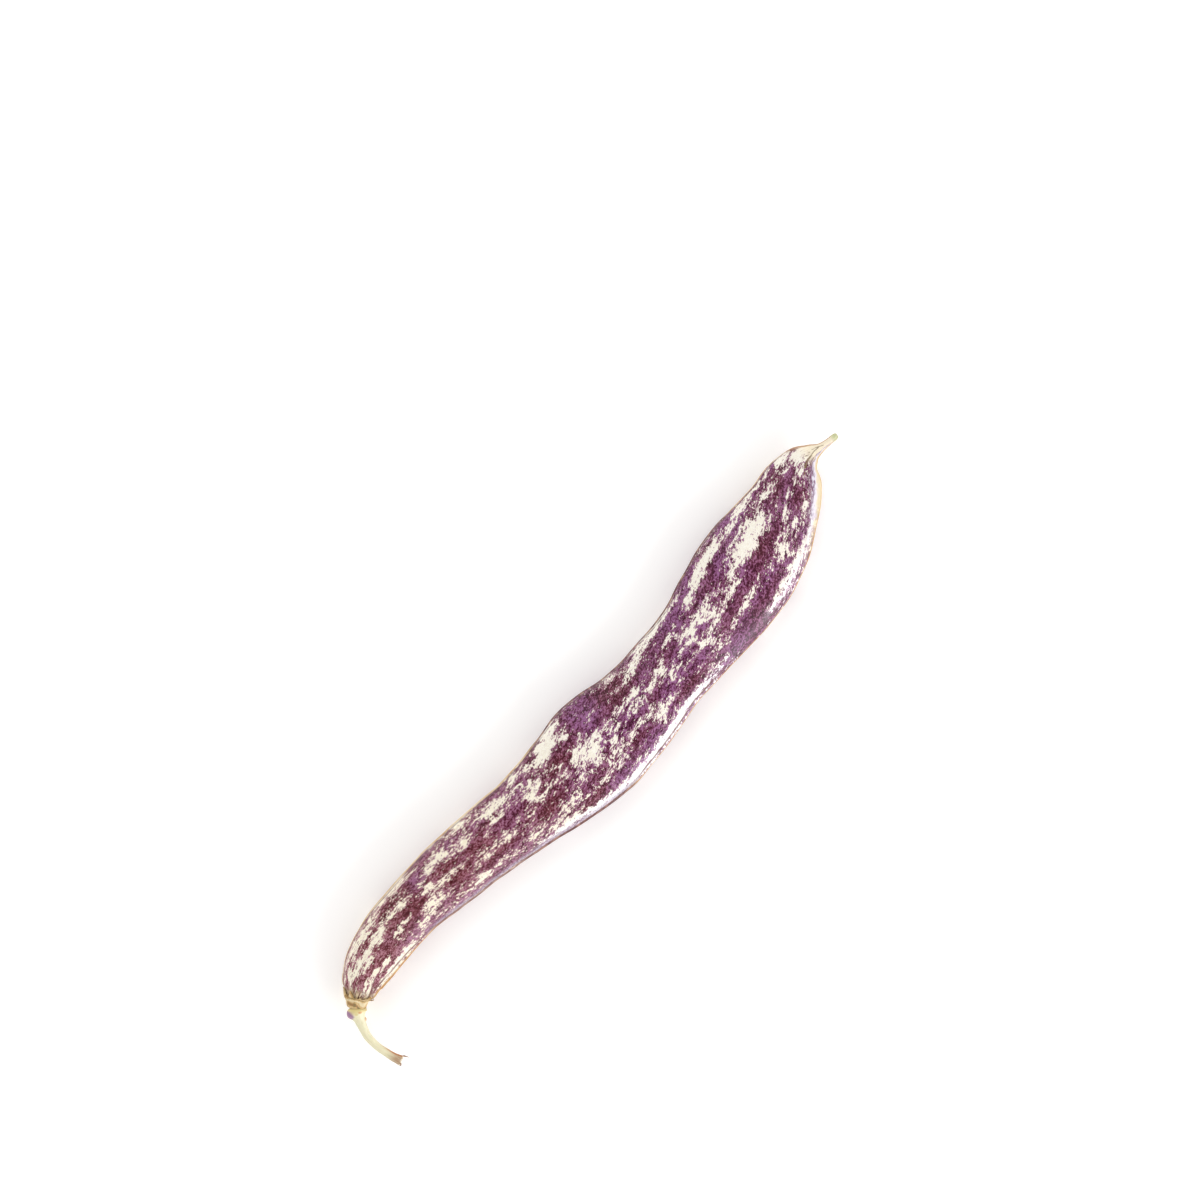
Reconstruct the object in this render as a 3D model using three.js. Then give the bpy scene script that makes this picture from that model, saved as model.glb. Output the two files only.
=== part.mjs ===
// A mottled bean pod as picked, lying on its flat side, in millimetres with +Z up.
// The pod runs along X, from its stem end at -X to its beak at +X. The origin is on the surface
// that it rests on, under the middle of its box. There are three pieces: the pod, the dry calyx
// that caps its stem end, and the stem with its swollen seat.
import * as THREE from "three";

// ---- The pod ----

// Its middle line and its section, from the end inside the calyx to the tip of the beak. Places
// are measured from the middle of the collar, and widths are over the seams. A positive twist,
// in degrees, lifts the -Y side.
const POD_STATIONS = [
  { along: 0.1, across: 0.05, above: 4.7, width: 3.6, thick: 3.2, twist: 16 },
  { along: 0.95, across: 0.62, above: 4.7, width: 4.8, thick: 3.9, twist: 17 },
  { along: 2.25, across: 1.15, above: 4.7, width: 7.05, thick: 5.1, twist: 18 },
  { along: 4.3, across: 2.1, above: 4.65, width: 8.95, thick: 6.4, twist: 18 },
  { along: 8, across: 3.1, above: 4.6, width: 10.75, thick: 7.6, twist: 15 },
  { along: 14, across: 3.85, above: 4.5, width: 11.7, thick: 8.4, twist: 8 },
  { along: 22, across: 3.75, above: 4.45, width: 12.3, thick: 8.8, twist: 2 },
  { along: 32, across: 2.5, above: 4.45, width: 14, thick: 9.1, twist: 0 },
  { along: 42, across: 0.75, above: 4.5, width: 14.8, thick: 8.7, twist: -1 },
  { along: 52, across: -1.4, above: 4.5, width: 16.1, thick: 8.6, twist: -2 },
  { along: 62, across: -2.95, above: 4.5, width: 19.3, thick: 9.1, twist: 0 },
  { along: 71, across: -3.7, above: 4.5, width: 21.3, thick: 9.5, twist: 0 },
  { along: 81, across: -4.8, above: 4.5, width: 18.6, thick: 8.9, twist: 2 },
  { along: 90, across: -4.7, above: 4.5, width: 17, thick: 8.5, twist: 3 },
  { along: 99, across: -4.85, above: 4.5, width: 17.4, thick: 8.6, twist: 1 },
  { along: 108, across: -4.25, above: 4.5, width: 19.7, thick: 9.1, twist: 0 },
  { along: 116, across: -3.45, above: 4.5, width: 20.9, thick: 9.4, twist: 2 },
  { along: 124, across: -2.4, above: 4.5, width: 19, thick: 8.6, twist: 7 },
  { along: 131, across: -0.75, above: 4.55, width: 15.3, thick: 7.2, twist: 13 },
  { along: 136.5, across: 1.05, above: 4.6, width: 12.4, thick: 5.8, twist: 18 },
  { along: 140, across: 1.9, above: 4.75, width: 8.45, thick: 4.3, twist: 20 },
  { along: 142.5, across: 1.7, above: 4.9, width: 4.4, thick: 2.9, twist: 18 },
  { along: 144.5, across: 1.05, above: 5.05, width: 2.05, thick: 1.75, twist: 12 },
  { along: 146.5, across: 0.58, above: 5.2, width: 1.4, thick: 1.25, twist: 6 },
  { along: 148.1, across: 0.27, above: 5.3, width: 1.35, thick: 1.2, twist: 0 },
  { along: 148.7, across: 0.1, above: 5.35, width: 0.8, thick: 0.7, twist: 0 },
];
const POD_RINGS = 142;
const POD_SIDES = 28;
const RING_CROWDING = 0.55; // rings are closer together towards both ends
const SIDE_CROWDING = 0.6; // and points are closer together round the two seams
const SECTION_POWER = 2.2; // 2 would be an ellipse; this is a little fuller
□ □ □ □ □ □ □
*Work required:*
Looking at the material above, please copy exactly every line from its first line through the line containing "---- The pod", with both ends included and nothing else.

*The completed task:*
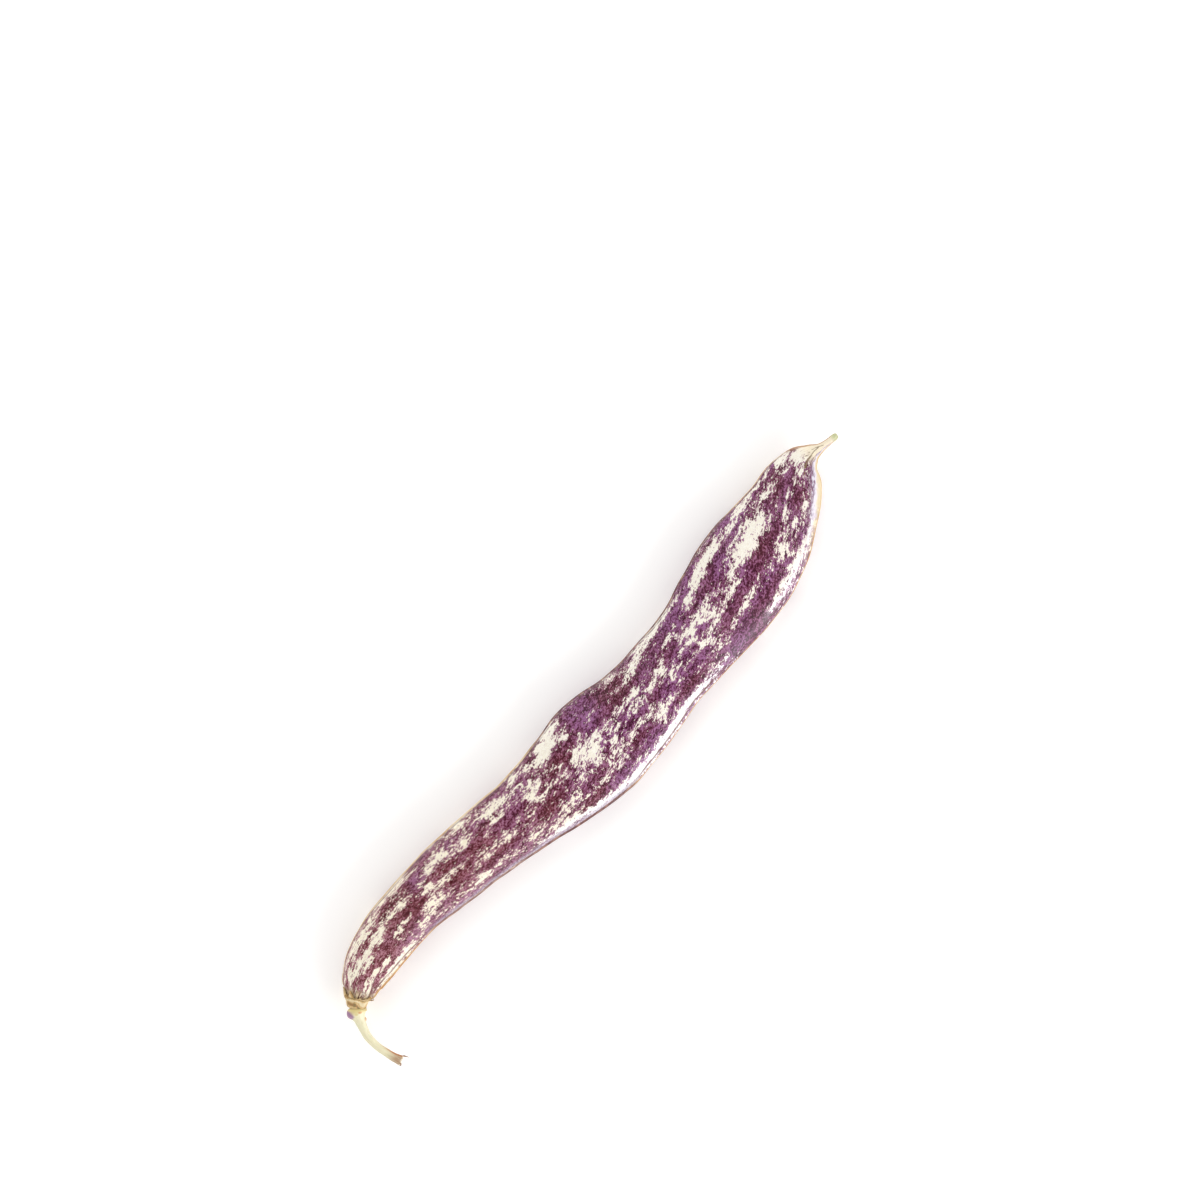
Reconstruct the object in this render as a 3D model using three.js. Then give the bpy scene script that makes this picture from that model, saved as model.glb. Output the two files only.
=== part.mjs ===
// A mottled bean pod as picked, lying on its flat side, in millimetres with +Z up.
// The pod runs along X, from its stem end at -X to its beak at +X. The origin is on the surface
// that it rests on, under the middle of its box. There are three pieces: the pod, the dry calyx
// that caps its stem end, and the stem with its swollen seat.
import * as THREE from "three";

// ---- The pod ----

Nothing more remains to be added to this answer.